After that, you’ll see that Kamal boots up our container and I want to highlight a few things from this docker run since it’s a long one.

  • You’ll notice that it’s passing in our env file that was pushed up earlier via --env-file.
  • Our custom healthcheck command has been rewritten a bit. It’s utilizing that /frank-says endpoint that I configured for the Sinatra Kamal demo but it’s also looking for the cord file with the stat command. Kamal mounts our cord file within our container at /tmp/kamal-cord by default and then combines the healthcheck to check the endpoint and check for the cord, this makes it easier to rip the cord out later and get the healthcheck to fail for Traefik and Docker.
  • There are various Traefik configuration details passed in as well and you can override all of these but it’s basically saying send traffic to this container over http with a path prefix of /.

Once that command completes then Kamal starts watching for our container to show up as healthy which would mean that the curl to http://localhost:4567/frank-says is working and that it can see the cord file.

Once our container comes online as healthy then Kamal goes through and prunes the old containers and images by looking for the previous container ID that it looked up before.

After it’s done cleaning up our old images Kamal releases the deploy lock and we’re live.

I wanted to run through this full output because it’s fairly easy to understand.
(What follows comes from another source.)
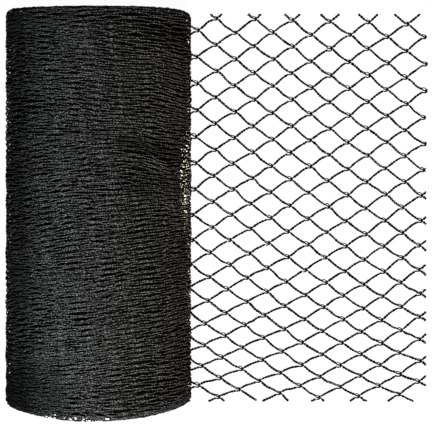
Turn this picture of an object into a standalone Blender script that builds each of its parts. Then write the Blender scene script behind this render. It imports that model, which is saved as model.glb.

The analogy that Kamal is Capistrano for containers really rings true when you look at all of this output. For example, instead of switching the deployed version via a symlink like you do with Capistrano it’s just rotating out the containers via the SHA of the application and bringing the new one online. There’s no magical service resolution process, it’s just building a container, and stopping/starting a new container in its place.